Object modeling scripts:
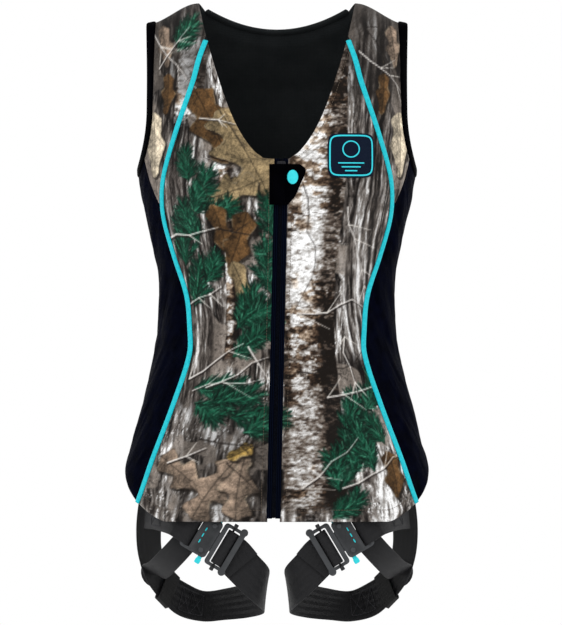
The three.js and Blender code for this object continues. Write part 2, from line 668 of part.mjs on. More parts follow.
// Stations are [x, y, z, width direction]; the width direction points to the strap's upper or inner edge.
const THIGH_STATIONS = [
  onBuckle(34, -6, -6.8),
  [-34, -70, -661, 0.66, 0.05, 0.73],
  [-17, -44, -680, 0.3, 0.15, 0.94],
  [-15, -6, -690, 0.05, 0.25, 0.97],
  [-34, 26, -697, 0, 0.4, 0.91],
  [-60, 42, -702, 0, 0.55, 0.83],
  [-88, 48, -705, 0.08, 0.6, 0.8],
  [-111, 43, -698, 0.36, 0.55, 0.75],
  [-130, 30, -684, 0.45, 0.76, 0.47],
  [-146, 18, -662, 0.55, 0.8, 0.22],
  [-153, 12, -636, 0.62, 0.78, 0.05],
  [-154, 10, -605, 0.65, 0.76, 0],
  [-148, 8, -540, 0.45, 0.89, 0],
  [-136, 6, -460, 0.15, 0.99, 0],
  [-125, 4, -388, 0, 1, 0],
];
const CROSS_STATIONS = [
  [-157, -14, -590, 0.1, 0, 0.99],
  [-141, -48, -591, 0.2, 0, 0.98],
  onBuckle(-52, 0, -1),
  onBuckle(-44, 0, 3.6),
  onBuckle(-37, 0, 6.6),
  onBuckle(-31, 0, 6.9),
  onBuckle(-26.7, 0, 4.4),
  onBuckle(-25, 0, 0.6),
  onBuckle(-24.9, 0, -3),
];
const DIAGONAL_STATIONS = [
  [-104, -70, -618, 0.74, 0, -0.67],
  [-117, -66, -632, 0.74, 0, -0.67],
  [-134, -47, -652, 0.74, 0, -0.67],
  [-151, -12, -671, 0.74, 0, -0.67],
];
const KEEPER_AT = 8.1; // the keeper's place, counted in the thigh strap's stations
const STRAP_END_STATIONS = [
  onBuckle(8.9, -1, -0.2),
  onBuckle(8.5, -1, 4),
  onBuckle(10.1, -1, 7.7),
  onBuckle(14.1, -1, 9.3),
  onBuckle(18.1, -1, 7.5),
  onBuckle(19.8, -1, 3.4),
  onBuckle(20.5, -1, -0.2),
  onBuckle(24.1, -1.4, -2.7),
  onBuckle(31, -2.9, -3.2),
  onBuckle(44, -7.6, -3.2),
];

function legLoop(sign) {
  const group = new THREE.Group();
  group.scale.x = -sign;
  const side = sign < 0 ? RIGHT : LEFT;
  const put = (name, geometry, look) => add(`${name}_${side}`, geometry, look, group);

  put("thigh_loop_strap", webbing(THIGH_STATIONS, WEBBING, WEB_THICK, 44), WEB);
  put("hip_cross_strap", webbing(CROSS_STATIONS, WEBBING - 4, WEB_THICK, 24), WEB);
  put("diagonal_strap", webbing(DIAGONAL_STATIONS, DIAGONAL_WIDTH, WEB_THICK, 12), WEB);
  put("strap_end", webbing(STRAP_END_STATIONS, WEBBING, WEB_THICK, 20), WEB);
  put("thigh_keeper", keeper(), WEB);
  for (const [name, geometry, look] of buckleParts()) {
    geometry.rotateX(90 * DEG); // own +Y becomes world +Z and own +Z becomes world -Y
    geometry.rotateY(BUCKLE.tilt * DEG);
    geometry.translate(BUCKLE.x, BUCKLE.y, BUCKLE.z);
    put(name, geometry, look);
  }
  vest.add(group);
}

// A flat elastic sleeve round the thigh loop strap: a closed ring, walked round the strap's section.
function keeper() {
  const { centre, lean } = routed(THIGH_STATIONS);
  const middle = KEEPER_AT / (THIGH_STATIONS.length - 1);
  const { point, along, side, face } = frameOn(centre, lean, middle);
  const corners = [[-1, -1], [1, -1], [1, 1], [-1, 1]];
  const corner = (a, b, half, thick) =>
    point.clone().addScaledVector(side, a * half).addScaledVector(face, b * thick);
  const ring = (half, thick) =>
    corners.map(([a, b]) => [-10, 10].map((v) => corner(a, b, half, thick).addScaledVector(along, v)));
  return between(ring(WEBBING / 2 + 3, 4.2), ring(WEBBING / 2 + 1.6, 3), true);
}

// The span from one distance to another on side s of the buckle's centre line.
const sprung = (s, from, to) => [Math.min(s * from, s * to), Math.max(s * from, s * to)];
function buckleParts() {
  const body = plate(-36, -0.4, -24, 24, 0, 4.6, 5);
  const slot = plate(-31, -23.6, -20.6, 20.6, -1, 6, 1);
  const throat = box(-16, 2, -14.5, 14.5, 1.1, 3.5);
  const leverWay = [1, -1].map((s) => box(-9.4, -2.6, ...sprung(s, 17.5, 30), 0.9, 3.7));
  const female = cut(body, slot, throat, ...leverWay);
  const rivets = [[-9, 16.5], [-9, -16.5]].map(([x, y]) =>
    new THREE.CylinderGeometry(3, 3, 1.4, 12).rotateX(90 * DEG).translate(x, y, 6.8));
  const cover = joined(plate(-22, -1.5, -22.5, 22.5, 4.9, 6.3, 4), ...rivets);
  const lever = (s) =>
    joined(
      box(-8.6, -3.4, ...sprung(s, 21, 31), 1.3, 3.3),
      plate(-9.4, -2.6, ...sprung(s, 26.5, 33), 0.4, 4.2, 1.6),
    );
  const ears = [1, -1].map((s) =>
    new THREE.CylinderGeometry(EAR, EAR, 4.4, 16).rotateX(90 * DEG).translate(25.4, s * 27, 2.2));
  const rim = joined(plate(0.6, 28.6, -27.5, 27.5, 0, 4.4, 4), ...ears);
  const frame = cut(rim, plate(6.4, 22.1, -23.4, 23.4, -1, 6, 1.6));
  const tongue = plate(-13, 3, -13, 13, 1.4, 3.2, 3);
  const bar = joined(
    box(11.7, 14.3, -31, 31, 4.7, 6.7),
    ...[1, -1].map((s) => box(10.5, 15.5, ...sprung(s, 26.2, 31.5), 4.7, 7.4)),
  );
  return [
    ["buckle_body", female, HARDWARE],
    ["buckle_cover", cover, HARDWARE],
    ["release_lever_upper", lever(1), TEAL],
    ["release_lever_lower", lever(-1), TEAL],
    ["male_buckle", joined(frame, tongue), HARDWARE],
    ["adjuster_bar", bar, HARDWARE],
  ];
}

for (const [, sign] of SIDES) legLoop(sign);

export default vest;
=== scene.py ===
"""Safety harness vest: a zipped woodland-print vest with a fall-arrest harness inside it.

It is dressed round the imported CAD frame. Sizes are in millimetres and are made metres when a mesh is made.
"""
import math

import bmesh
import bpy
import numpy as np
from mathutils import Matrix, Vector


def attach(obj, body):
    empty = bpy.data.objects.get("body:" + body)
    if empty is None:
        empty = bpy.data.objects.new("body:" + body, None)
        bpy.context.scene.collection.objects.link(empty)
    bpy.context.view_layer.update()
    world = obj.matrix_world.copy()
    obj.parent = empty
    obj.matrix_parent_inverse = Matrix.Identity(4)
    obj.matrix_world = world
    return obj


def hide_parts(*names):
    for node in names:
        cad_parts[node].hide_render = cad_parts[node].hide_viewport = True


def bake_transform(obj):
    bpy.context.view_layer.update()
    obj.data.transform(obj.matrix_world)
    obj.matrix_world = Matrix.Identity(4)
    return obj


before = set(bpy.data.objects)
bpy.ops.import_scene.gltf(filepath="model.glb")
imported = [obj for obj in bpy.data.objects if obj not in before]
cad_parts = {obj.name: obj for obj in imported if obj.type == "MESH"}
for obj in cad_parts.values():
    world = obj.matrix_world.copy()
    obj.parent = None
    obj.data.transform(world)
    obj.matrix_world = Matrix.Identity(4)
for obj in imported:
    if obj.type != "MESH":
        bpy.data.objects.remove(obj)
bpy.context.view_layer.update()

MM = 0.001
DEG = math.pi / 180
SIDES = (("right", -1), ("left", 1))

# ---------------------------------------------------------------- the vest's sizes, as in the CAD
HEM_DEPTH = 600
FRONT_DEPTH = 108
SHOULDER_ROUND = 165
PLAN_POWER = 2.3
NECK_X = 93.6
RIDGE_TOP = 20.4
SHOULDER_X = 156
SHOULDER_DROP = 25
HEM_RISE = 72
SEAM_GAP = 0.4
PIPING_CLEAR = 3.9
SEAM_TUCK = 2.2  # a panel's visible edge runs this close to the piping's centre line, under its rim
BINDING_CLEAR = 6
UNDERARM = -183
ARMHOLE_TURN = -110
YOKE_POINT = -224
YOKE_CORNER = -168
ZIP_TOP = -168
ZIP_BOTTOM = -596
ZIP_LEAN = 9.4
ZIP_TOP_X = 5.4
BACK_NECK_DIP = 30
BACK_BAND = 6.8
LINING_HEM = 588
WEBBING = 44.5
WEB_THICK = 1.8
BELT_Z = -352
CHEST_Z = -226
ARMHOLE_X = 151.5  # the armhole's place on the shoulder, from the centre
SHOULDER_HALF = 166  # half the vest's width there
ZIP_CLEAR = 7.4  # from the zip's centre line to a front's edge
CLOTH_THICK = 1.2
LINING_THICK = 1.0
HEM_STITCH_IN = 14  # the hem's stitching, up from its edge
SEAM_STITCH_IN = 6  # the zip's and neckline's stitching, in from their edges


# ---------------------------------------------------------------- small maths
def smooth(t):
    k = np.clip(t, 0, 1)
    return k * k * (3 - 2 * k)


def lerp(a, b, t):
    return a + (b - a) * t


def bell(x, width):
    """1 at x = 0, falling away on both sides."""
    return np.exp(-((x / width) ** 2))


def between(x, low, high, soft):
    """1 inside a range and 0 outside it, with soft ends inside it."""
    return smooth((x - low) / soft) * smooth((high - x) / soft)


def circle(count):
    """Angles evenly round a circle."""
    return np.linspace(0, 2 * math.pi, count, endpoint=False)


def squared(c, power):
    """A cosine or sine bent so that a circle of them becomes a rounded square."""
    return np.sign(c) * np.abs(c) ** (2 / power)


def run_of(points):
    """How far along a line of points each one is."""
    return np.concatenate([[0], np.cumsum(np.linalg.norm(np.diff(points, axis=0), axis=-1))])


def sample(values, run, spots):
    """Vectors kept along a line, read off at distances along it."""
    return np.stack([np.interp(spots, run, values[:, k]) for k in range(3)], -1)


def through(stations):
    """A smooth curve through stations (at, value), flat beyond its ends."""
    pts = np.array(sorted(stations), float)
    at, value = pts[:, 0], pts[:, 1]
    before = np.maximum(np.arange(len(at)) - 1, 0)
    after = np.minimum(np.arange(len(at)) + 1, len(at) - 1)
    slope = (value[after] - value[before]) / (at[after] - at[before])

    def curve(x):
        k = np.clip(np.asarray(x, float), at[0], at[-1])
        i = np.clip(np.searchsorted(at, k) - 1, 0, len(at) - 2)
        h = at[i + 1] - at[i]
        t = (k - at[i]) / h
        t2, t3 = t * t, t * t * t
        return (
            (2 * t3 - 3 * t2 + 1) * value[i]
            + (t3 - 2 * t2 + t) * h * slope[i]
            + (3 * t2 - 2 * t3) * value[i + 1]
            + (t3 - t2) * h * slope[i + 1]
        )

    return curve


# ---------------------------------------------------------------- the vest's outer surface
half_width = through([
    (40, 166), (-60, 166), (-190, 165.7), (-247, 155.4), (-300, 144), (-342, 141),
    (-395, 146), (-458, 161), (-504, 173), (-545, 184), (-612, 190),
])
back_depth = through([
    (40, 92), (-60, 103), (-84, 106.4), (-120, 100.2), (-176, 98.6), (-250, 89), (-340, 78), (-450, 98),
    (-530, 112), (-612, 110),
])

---

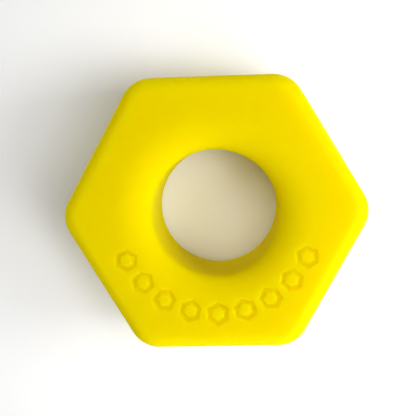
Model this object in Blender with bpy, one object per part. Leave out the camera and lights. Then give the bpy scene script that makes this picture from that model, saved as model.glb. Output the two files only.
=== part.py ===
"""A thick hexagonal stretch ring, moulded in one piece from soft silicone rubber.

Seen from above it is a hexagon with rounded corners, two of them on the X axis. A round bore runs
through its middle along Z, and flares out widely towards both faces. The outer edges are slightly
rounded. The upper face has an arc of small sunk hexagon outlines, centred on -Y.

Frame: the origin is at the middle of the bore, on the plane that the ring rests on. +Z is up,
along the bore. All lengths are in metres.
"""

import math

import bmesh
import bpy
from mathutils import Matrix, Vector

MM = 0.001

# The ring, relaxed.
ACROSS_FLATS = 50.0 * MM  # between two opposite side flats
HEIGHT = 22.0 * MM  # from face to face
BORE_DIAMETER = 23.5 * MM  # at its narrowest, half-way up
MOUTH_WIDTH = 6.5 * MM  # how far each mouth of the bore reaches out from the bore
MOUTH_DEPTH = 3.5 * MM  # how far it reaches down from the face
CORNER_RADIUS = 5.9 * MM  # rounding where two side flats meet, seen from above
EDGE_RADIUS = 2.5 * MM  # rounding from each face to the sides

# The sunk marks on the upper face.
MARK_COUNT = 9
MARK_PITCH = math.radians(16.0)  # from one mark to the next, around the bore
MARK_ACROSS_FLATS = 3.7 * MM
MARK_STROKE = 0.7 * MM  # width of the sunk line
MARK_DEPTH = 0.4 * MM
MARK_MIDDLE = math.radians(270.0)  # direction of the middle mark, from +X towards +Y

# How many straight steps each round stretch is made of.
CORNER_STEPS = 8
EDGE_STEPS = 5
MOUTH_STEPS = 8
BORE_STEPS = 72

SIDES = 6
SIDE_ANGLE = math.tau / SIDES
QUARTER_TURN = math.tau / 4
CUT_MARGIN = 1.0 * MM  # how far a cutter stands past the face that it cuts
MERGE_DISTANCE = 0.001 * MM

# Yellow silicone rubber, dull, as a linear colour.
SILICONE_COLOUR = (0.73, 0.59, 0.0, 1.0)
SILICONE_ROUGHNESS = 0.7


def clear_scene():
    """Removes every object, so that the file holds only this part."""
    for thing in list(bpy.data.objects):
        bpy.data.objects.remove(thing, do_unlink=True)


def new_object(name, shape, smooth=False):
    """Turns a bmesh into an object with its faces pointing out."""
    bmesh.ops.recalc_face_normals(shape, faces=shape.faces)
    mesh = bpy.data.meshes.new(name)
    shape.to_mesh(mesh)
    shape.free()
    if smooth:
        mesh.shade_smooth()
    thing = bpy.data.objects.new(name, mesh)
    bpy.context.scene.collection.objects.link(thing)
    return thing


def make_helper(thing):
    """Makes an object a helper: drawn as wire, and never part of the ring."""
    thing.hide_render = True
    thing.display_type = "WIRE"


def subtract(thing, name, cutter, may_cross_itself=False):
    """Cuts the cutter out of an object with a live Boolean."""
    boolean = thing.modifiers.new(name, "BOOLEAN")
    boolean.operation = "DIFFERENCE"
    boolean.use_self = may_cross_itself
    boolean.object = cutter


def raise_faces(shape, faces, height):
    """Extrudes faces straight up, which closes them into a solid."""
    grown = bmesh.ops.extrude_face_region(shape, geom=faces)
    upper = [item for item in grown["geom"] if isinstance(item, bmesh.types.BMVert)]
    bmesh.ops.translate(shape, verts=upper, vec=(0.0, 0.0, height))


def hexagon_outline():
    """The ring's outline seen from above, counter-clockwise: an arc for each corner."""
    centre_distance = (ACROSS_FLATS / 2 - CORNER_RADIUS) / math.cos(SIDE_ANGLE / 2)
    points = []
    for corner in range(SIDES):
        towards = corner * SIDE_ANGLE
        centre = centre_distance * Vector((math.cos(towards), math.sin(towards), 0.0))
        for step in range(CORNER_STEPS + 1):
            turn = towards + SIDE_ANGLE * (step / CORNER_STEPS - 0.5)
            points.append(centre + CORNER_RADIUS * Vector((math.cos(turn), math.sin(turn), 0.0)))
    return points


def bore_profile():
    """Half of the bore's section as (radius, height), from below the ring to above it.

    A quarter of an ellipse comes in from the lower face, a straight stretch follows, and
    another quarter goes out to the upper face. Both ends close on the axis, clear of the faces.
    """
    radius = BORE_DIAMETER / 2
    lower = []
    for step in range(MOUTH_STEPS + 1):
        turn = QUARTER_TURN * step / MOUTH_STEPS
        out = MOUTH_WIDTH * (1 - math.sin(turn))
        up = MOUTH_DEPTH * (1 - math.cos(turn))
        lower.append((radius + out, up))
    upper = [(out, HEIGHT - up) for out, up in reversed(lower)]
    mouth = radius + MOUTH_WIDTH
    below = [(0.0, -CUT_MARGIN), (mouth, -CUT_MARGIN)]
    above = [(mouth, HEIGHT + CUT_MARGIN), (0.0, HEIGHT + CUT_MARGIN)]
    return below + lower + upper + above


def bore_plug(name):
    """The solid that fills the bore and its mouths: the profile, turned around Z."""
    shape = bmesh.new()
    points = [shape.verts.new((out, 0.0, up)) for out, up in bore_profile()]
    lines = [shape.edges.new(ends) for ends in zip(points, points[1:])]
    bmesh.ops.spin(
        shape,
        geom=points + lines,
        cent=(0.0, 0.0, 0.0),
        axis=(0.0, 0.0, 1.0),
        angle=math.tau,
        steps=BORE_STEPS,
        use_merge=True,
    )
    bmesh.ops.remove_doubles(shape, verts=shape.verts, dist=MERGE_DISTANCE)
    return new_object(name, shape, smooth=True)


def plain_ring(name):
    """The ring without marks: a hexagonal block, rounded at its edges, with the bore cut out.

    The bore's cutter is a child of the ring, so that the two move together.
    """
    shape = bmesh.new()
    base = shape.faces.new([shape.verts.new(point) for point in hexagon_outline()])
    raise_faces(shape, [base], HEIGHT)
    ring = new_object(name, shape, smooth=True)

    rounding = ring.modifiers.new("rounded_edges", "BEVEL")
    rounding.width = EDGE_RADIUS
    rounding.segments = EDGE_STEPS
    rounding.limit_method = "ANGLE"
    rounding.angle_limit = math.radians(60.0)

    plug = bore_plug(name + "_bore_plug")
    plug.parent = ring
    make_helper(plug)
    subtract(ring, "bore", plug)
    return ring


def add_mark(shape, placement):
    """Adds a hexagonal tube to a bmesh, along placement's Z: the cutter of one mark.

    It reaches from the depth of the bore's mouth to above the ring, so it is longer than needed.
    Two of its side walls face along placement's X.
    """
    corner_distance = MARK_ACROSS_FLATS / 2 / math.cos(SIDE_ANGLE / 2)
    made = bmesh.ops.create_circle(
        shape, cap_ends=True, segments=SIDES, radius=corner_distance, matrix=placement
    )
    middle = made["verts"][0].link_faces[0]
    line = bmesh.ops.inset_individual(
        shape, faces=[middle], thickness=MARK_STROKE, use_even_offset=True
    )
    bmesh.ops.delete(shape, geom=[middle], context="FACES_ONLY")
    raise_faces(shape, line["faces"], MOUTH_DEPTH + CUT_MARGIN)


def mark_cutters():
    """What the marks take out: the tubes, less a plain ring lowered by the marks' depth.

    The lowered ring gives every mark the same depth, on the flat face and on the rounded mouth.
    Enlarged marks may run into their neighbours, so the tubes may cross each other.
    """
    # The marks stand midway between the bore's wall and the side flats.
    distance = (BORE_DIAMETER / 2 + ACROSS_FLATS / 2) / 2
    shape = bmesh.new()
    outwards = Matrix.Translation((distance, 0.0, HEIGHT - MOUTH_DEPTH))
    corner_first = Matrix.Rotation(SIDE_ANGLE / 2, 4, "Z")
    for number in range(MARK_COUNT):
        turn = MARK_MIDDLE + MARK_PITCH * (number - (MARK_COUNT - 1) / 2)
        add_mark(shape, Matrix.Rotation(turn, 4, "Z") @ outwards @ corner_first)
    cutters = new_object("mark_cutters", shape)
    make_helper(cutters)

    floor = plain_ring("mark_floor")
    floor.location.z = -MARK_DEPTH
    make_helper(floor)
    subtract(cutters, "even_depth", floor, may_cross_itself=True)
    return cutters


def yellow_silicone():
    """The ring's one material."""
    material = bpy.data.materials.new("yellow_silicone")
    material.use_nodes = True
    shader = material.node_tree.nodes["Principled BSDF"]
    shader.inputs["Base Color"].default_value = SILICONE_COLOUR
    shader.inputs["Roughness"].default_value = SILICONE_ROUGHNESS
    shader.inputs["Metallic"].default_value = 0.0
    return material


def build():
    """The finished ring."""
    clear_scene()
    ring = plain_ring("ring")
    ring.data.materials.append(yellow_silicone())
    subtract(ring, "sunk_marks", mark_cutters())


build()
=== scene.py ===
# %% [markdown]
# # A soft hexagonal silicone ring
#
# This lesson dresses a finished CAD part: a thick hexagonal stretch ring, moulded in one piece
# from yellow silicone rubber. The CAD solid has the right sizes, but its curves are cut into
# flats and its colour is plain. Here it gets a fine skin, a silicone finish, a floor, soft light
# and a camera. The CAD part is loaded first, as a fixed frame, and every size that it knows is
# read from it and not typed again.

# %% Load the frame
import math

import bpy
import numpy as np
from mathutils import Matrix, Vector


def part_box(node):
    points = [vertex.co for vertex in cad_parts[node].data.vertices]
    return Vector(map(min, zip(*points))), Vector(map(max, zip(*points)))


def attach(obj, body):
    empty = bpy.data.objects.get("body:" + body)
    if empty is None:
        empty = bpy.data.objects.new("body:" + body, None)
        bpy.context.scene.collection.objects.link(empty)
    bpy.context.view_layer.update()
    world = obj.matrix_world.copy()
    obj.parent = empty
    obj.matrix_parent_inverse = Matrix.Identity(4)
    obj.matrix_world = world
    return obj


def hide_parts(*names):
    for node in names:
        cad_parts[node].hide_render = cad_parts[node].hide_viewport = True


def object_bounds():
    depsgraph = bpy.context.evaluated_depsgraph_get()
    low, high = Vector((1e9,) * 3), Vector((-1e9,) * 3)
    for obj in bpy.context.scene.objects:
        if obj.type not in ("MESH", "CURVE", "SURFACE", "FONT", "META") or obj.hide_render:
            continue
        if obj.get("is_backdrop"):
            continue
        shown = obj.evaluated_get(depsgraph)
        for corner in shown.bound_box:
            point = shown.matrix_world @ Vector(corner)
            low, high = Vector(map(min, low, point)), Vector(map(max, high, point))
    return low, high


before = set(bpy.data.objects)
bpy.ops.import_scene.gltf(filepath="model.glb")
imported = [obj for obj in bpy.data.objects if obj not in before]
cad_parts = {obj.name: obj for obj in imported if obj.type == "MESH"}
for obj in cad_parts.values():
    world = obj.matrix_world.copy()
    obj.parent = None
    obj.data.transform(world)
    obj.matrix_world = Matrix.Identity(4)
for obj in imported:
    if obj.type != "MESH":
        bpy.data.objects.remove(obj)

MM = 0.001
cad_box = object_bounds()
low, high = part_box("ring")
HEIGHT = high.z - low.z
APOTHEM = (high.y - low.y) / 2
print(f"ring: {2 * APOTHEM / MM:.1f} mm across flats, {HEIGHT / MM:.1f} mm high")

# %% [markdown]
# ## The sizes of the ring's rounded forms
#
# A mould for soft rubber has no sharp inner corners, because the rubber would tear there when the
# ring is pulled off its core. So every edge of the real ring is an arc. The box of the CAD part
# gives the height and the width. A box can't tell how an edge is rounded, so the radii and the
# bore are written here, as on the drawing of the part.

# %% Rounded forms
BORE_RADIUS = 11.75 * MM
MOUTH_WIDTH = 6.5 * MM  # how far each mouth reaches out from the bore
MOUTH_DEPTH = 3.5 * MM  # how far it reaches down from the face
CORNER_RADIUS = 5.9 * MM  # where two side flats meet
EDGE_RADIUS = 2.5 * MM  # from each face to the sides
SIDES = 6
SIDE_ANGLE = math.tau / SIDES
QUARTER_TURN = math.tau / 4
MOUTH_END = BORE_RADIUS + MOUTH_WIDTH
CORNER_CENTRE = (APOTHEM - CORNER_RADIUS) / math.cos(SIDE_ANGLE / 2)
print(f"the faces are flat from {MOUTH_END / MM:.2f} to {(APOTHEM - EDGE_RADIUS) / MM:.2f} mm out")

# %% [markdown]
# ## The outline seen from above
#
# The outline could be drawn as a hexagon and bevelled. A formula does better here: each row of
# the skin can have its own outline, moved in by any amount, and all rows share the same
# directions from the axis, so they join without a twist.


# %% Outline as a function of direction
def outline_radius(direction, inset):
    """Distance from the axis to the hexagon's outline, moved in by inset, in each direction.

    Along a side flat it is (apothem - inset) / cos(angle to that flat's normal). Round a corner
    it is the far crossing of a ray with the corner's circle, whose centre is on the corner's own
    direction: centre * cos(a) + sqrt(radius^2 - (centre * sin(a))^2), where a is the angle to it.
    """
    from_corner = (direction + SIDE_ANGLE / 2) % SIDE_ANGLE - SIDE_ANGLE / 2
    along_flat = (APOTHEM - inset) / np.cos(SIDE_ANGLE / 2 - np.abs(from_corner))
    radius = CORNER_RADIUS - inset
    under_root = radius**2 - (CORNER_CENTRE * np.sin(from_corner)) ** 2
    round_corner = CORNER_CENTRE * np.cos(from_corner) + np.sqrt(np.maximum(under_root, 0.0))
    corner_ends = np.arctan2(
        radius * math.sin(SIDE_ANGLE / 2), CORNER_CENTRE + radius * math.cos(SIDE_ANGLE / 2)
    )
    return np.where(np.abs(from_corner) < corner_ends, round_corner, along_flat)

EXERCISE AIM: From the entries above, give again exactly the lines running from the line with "The three.js and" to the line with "const put = (name, geometry, look)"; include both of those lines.

CORRECT RESPONSE:
The three.js and Blender code for this object continues. Write part 2, from line 668 of part.mjs on. More parts follow.
// Stations are [x, y, z, width direction]; the width direction points to the strap's upper or inner edge.
const THIGH_STATIONS = [
  onBuckle(34, -6, -6.8),
  [-34, -70, -661, 0.66, 0.05, 0.73],
  [-17, -44, -680, 0.3, 0.15, 0.94],
  [-15, -6, -690, 0.05, 0.25, 0.97],
  [-34, 26, -697, 0, 0.4, 0.91],
  [-60, 42, -702, 0, 0.55, 0.83],
  [-88, 48, -705, 0.08, 0.6, 0.8],
  [-111, 43, -698, 0.36, 0.55, 0.75],
  [-130, 30, -684, 0.45, 0.76, 0.47],
  [-146, 18, -662, 0.55, 0.8, 0.22],
  [-153, 12, -636, 0.62, 0.78, 0.05],
  [-154, 10, -605, 0.65, 0.76, 0],
  [-148, 8, -540, 0.45, 0.89, 0],
  [-136, 6, -460, 0.15, 0.99, 0],
  [-125, 4, -388, 0, 1, 0],
];
const CROSS_STATIONS = [
  [-157, -14, -590, 0.1, 0, 0.99],
  [-141, -48, -591, 0.2, 0, 0.98],
  onBuckle(-52, 0, -1),
  onBuckle(-44, 0, 3.6),
  onBuckle(-37, 0, 6.6),
  onBuckle(-31, 0, 6.9),
  onBuckle(-26.7, 0, 4.4),
  onBuckle(-25, 0, 0.6),
  onBuckle(-24.9, 0, -3),
];
const DIAGONAL_STATIONS = [
  [-104, -70, -618, 0.74, 0, -0.67],
  [-117, -66, -632, 0.74, 0, -0.67],
  [-134, -47, -652, 0.74, 0, -0.67],
  [-151, -12, -671, 0.74, 0, -0.67],
];
const KEEPER_AT = 8.1; // the keeper's place, counted in the thigh strap's stations
const STRAP_END_STATIONS = [
  onBuckle(8.9, -1, -0.2),
  onBuckle(8.5, -1, 4),
  onBuckle(10.1, -1, 7.7),
  onBuckle(14.1, -1, 9.3),
  onBuckle(18.1, -1, 7.5),
  onBuckle(19.8, -1, 3.4),
  onBuckle(20.5, -1, -0.2),
  onBuckle(24.1, -1.4, -2.7),
  onBuckle(31, -2.9, -3.2),
  onBuckle(44, -7.6, -3.2),
];

function legLoop(sign) {
  const group = new THREE.Group();
  group.scale.x = -sign;
  const side = sign < 0 ? RIGHT : LEFT;
  const put = (name, geometry, look) => add(`${name}_${side}`, geometry, look, group);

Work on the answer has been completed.